The Lindenbaum Memory Palace by Stuart Lloyd
Warning! Review may contain spoilers!
The Lindenbaum Memory Palace is an educational, psychological, memory-building gamebook by Stuart Lloyd. It is an entry in the 2013 Windhammer Prize. Stuart won this prize three years ago.
Wait, it’s a what gamebook? Educational, psychological and memory building?? “Warning! This is no normal book!” the author states as the opening paragraph, before playfully going on to “Warning! This is no normal gamebook!” It’s the first entry so far this year, or indeed any gamebook I’ve ever seen, that has an appendix full of links to wikipedia. If we want to win this gamebook, we’re going to have to learn. Some real, proper, stuff. Oh noes!

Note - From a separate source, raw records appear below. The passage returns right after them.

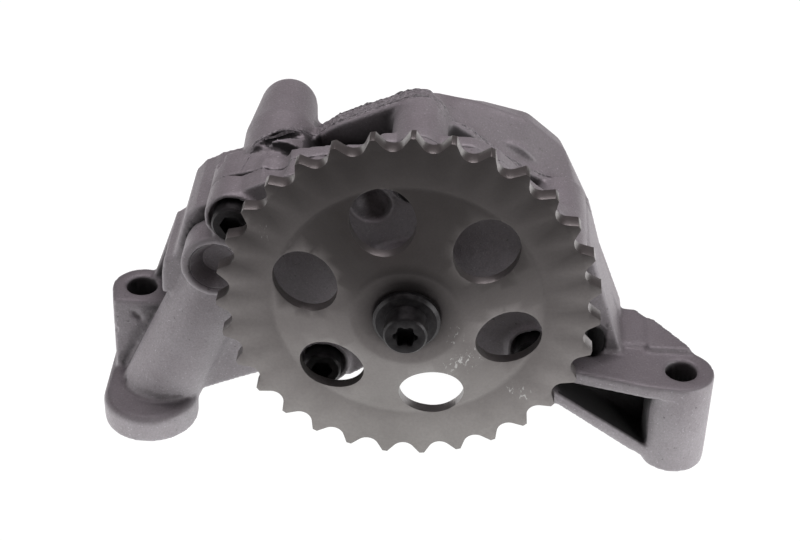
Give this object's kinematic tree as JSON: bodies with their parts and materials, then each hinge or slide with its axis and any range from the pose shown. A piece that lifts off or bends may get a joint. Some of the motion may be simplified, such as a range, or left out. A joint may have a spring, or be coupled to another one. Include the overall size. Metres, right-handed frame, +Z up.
{
  "type": "engine oil pump",
  "caption": "Chain-driven gear oil pump: sprocket with round windows, cast housing on two legs, domed relief valve, suction flange behind.",
  "frame": {"origin": "on the mounting plane, below the middle of the part in both directions; the drive shaft runs above it at z 55 mm", "axes": "+X from the outlet foot to the right arm, +Y from the sprocket to the suction flange, +Z up from the mounting faces"},
  "size_m": [0.1648, 0.085, 0.1037],
  "materials": {
    "cast_alloy": "matt die casting",
    "sprocket_steel": "satin, phosphated",
    "black_steel": "black oxide",
    "gear_steel": "sintered, ground faces",
    "shaft_steel": "ground",
    "bearing_bronze": "satin",
    "plug_steel": "pressed",
    "spring_steel": "drawn wire"
  },
  "bodies": {
    "casting": {"pump_housing": "cast_alloy", "front_cover": "cast_alloy", "front_shaft_bush": "bearing_bronze", "rear_shaft_bush": "bearing_bronze", "idler_shaft": "shaft_steel", "cover_screw_upper_left": "black_steel", "cover_screw_top": "black_steel", "cover_screw_upper_right": "black_steel", "cover_screw_lower_right": "black_steel", "cover_screw_lower_left": "black_steel", "cover_dowel_left": "shaft_steel", "cover_dowel_right": "shaft_steel", "gallery_plug": "plug_steel", "relief_spring": "spring_steel"},
    "drive": {"drive_shaft": "shaft_steel", "drive_gear": "gear_steel", "sprocket": "sprocket_steel", "sprocket_bolt": "black_steel"},
    "driven": {"driven_gear": "gear_steel", "idler_gear_bush": "bearing_bronze"},
    "relief": {"relief_piston": "shaft_steel"}
  },
  "joints": [
    {"name": "drive_spin", "type": "hinge", "parent": "casting", "child": "drive", "pos_m": [0, 0, 0.055], "axis": [0, 1, 0], "continuous": true},
    {"name": "driven_spin", "type": "hinge", "parent": "casting", "child": "driven", "pos_m": [-0.02626, 0, 0.055], "axis": [0, 1, 0], "continuous": true},
    {"name": "relief_slide", "type": "slide", "parent": "casting", "child": "relief", "axis": [0, 1, 0], "range_m": [0, 0.007], "stiffness_N_per_m": 4000, "deforming": ["relief_spring"]}
  ],
  "couplings": [
    {"joint": "driven_spin", "follows": "drive_spin", "ratio": -1}
  ]
}
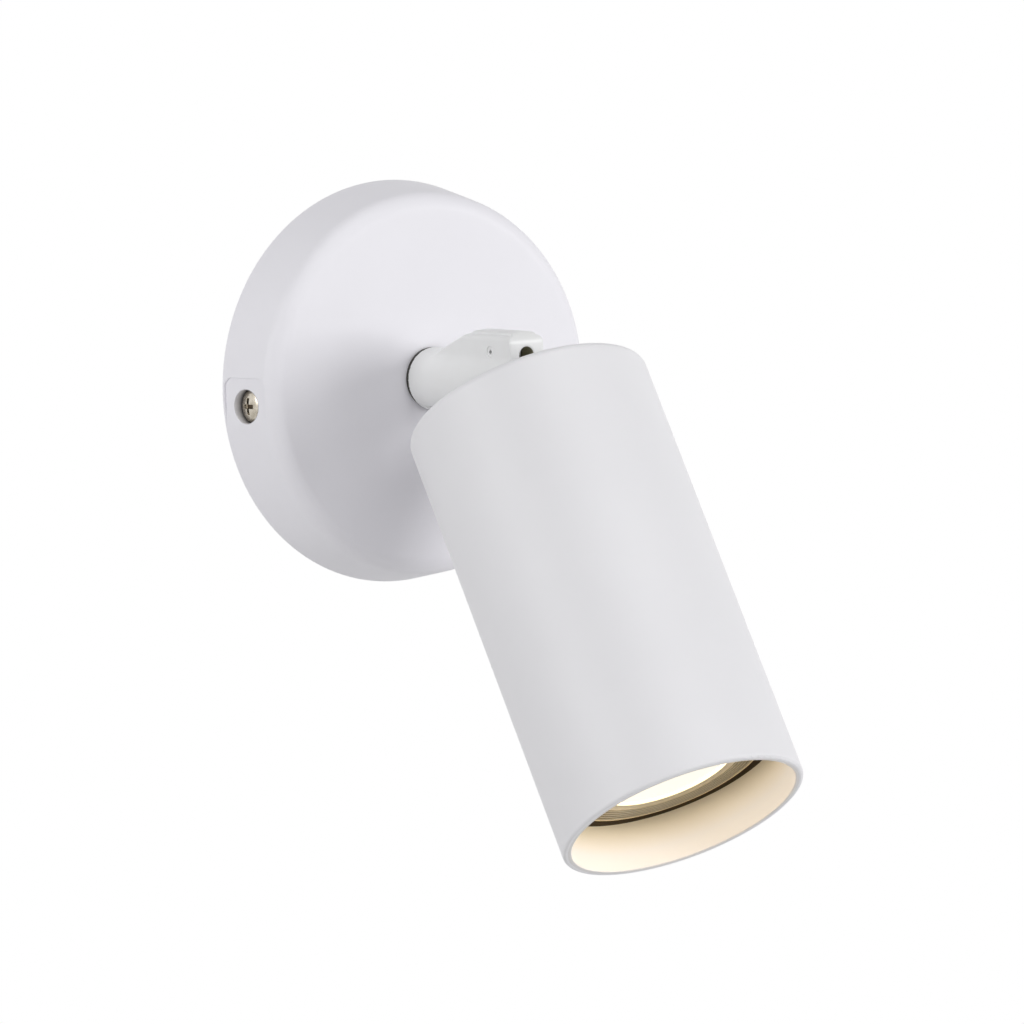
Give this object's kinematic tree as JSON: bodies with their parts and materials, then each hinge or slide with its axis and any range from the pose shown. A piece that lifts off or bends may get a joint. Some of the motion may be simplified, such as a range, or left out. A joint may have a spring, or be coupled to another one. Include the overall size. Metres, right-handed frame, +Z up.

It’s actually a pretty good idea. When I was younger I would only ever read gamebooks. As as result I learned: how to add two dice together really well; advanced reasoning; battle tactics; strange liquids in bottles should almost always be drunk; inventory management; lots of things not to say on a first date. Anything to do with photosynthesis or mind exercises promoting self-improvement wouldn’t have gotten a chance. As I’ve gotten older though, my reading has varied a bit more, and I have actually read about memory palaces recently (from Derren Brown’s Tricks of the Mind). The memory palace is a building you know room-by-room, and you populate a room each time you learn an additional piece of knowledge about a particular subject (ie, titles of Shakespeare plays, or how plants get their food). In each room is a vivid and weird encounter that relates to a particular item you want to remember. Later, when you want to recall all of your knowledge, you mentally wander through your palace and poke your head into each of your little rooms. So it’s exactly like Warlock of Firetop mountain, except it’s filled with stuff you want to remember instead of keys and annoying zombies. Derren Brown recommends you make each of your rooms as vivid and disgusting and personal as possible, as this is the best way to remember them. Stuart is inviting us into his very own memory palace, which is very brave of him. Who knows what we might find? (Any would be psychologists, here is a great case-study).
So we begin with the rules. After the last few days of gamebooking the body count has been getting rather high, so it is nice to find we have no combat rules to learn or dice to throw. There will, however, be an exam at the end. We also finally meet our first dwarf in the competition this year. He is called Steve.
And with a Cheshire cat grin, the examiner presses his big round red nose which starts the huge
clock at the front of the hall ticking. You swear that the minute hand is moving as fast as a second
hand, but you have no time to think about that. As the rest of the students start scribbling their
answers down at what seems like light speed, you frantically search your pockets for some kind of
pen. However, you pull out nothing but handfuls of fluff, buttons, pennies and sticky chewing gum.
With my last biology class taken around 14 years ago and my own photosynthesis memory palace long since bulldozed over and crowned with a StarBucks, I actually quite enjoyed this educational trip. You enter a room, meet a colourful character, and then you are given a question. You are then given the answer and an explanation. This gamebook would actually work a lot better interactively, with images and animations and the links to the internet not so far away. In other words, it would work great as an app (which is this year’s first prize, incidentally).
It is certainly a wonderful idea and a good combination of genres. However, it stands as a novel curiosity rather than a fantastic gamebook. There is barely a plot and the rooms don’t really hang together in any meaningful way (apart from for the author perhaps). Its brilliance lies in a wedding of ideas that do deserve to be explored further. You should try it, and you might even learn something interesting about plants.